• _INPUT ROWS_
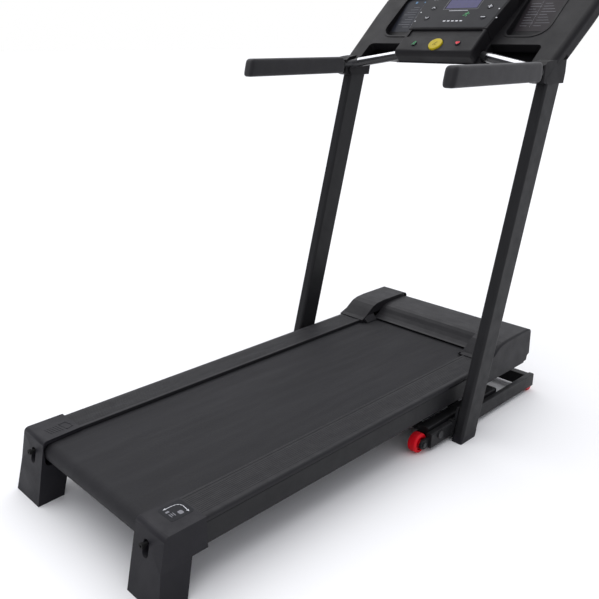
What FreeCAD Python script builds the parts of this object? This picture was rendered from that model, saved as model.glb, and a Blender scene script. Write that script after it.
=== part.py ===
# Folding treadmill. Millimetres, +Z up, +Y forward (towards the motor), +X to the runner's right.
# Every shape is drawn with Y measured from the rear edge of the feet, then moved so that the
# origin is the middle of the footprint on the floor.
import FreeCAD, Part
import os
import math
from FreeCAD import Vector as V

# ---- overall sizes
overall_length = 1695.2
deck_width = 660.0          # over the foot rails
belt_width = 466.0
rail_top_z = 180.0
belt_top_z = 170.0
upright_lean = 15.2         # degrees forward
console_slope = 40.0        # degrees above level
half = deck_width / 2.0

# ---- clearances
running_gap = 0.05          # radial, shaft in hole
side_gap = 4.0              # deck to base beams
touch_gap = 0.3             # between curved neighbours

# ---- belt, board and rollers
belt_thick = 2.0
roller_r = 27.0
roller_half = 240.0
rear_roller_y = 68.0
front_roller_y = 1400.0
roller_z = belt_top_z - belt_thick - roller_r
axle_r = 8.0
board_thick = 18.0
board_rear_y = 112.0
board_front_y = 1356.0
board_half = 232.0
cushion_h = 9.0
cross_low_z = 118.0

# ---- deck frame
tube_w = 27.0
tube_out = half - 3.0
tube_in = tube_out - tube_w
tube_low_z = 103.0
tube_top_z = 164.0
tube_rear_y = 64.0
tube_front_y = 1572.0
wall = 2.0
rail_inner = 230.0
rail_lip_z = 166.0
cap_front_y = 150.0
slot_x = 270.0              # belt tension slot in the rear cap
hood_rear_y = 1322.0
lip_end_y = 1096.0

# ---- base
beam_in = half + side_gap
beam_w = 20.0
beam_out = beam_in + beam_w
beam_low_z = 12.0
beam_top_z = 60.0
beam_rear_y = 986.0
beam_front_y = 1606.0
base_rear_cross_y = 1270.0
base_front_cross_y = 1590.0
wheel_r = 31.0
wheel_w = 30.0
wheel_y = 962.0
wheel_z = wheel_r
wheel_x = 318.0
wheel_axle_r = 5.0
roller_wheel_r = 18.0
roller_wheel_y = 1587.0
roller_wheel_w = 13.0
small_axle_r = 3.0

# ---- uprights
upright_in = 360.0
upright_w = 36.0
upright_depth = 83.0        # level depth, along Y
upright_rear_y = 1087.0     # at the floor
upright_top_z = 1115.0
upright_foot_z = 22.0

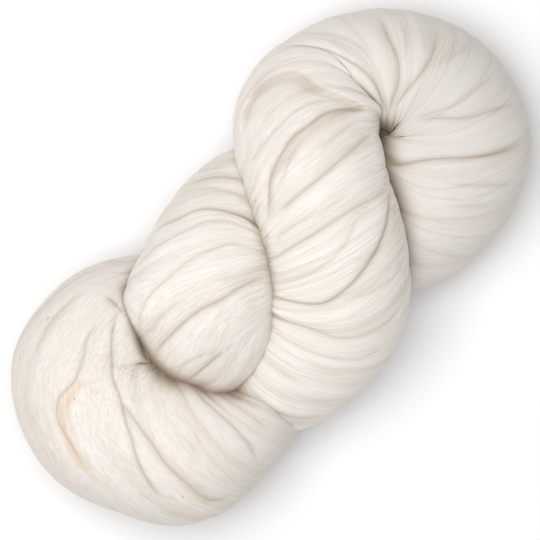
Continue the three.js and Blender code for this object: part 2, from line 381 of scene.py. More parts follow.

• _TASK TO CARRY OUT_
Show the lines of the records that include the string "parts".

• _RESPONSE TO THIS EXERCISE_
What FreeCAD Python script builds the parts of this object? This picture was rendered from that model, saved as model.glb, and a Blender scene script. Write that script after it.
Continue the three.js and Blender code for this object: part 2, from line 381 of scene.py. More parts follow.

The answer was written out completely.